I envisaged this as a homage to the Christie/Ngaio Marsh Golden Age, yet with a modern twist. The Mystery of Yew Tree House is set in a dual time frame of 1940 during WWII and the present day. Obviously, I know a bit about now, but to enter the spirit of the forties in wartime Britain – and then to take readers there - required research.
The story was inspired by the many ‘pillboxes’ dotted around the Sussex countryside, where I live. Red-brick structures, square, hexagonal or octagonal, they were built by the coast in the South East and inland at key routes and waterways to defend against a Nazi invasion. Pill boxes were used by the Home Guard – not the jolly bunch of incompetents portrayed in Dad’s Army - but a serious and skilled men with day jobs who had to huddle in these pillboxes every night.

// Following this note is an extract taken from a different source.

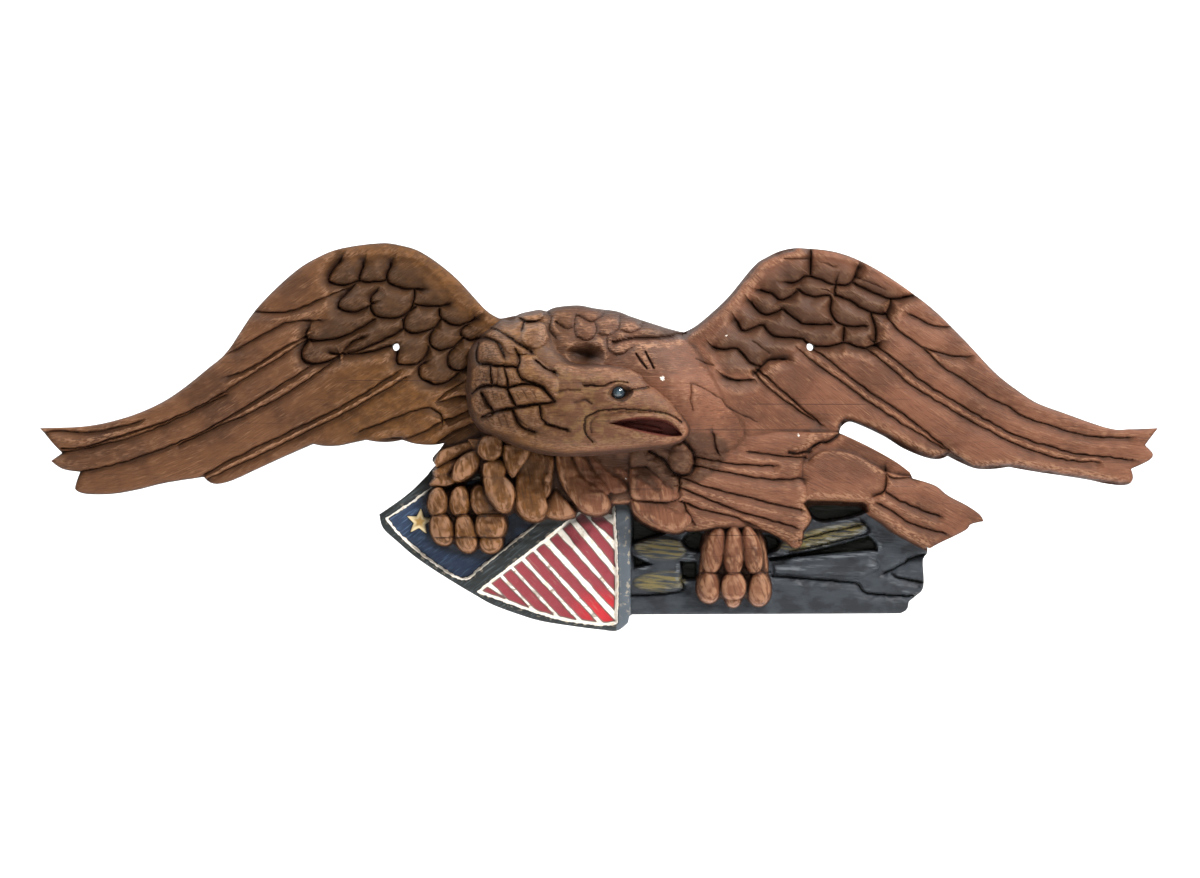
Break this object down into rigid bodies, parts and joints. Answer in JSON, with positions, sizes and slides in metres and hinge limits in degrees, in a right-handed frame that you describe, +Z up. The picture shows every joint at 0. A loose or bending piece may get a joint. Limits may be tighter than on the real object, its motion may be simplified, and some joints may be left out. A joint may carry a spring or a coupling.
{
  "type": "carved wooden eagle wall plaque",
  "caption": "Carved wooden eagle wall plaque with spread wings, head turned aside with open beak, striped shield and arrows under its feet, glass eye and flat back.",
  "frame": {"origin": "on the flat back that lies on the wall, midway between the wing tips and level with the two fixing holes", "axes": "+X to the viewer's right along the wingspan, +Y out of the flat back into the wall, +Z up"},
  "size_m": [1.116, 0.1283, 0.3865],
  "materials": {
    "stained_wood": "worn reddish-brown stain, with blue, red, white and slate paint on shield and arrows",
    "glass_eye": "glossy blue-grey glass bead"
  },
  "bodies": {
    "root": {"eagle_carving": "stained_wood", "eye": "glass_eye"}
  },
  "joints": []
}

While out with my dog I see many pill boxes. As is often the case, once my attention is caught by a location, in Kew Gardens, the Thames Towpath, I imagine a body there. What if that body was a skeleton dating back to the war?
One joy of writing fiction is research. While an image - say a pillbox – might be a starting point, for me, research is as much an exploration of a subject that’s aroused my curiosity, as about giving ‘reality’ to my fiction.
That adage of ‘write about what you know’ works better as, ‘what I don’t know, I’ll find out then I’ll write about it.’ This has led me out of my study into the world of other people’s chosen paths. I’ve ridden in the cab of a London Underground train listening to the driver describe his work. Exploring behind the scenes of a police station gaining a sense of what it was like to police London in the nineteen-eighties. I’ve interviewed botanists and visited ‘The Artist’s Room’ at Kew gardens to see a botanical illustrator at work. For The Playground Murders, at the Museum of Childhood, I ferreted through yellowing papers describing playground safety in the nineteen-seventies. and eighties. A child of the sixties, I was aghast at ways I could have been injured or worse in my local playground. When I wrote The Companion, I remained in my study to read about psychopaths. I did venture into the cellars at Sheffield Park House where I pondered on where that body might go. Who says writing is a lonely business?
For The Mystery of Yew Tree House, my research involved books on the Home Front, women’s diaries and newspaper archives. But as ever, I tramped the novel’s location . For fictional purposes, Bishopstone and Lindfield became one village.
Delving into the Home Guard I discovered Churchill’s Secret Army. Men – and women – supposedly in the Home Guard, who were actually in an Auxiliary Unit. Trained at a secret location, this guerilla force – called Stay-Behinds –was armed with fearsome a Fairbairn-Sykes dagger with which to ambush a victim and cut his throat. Butcher and bolt. Stay-behinds were in reserved occupations or too young for the forces An ideal recruit knew the terrain, every ditch, every culvert, so could move at night with ease and speed. A blacksmith and farm labourers with practical skills, even poachers. Especially poachers, those used to committed crimes and playing dirty.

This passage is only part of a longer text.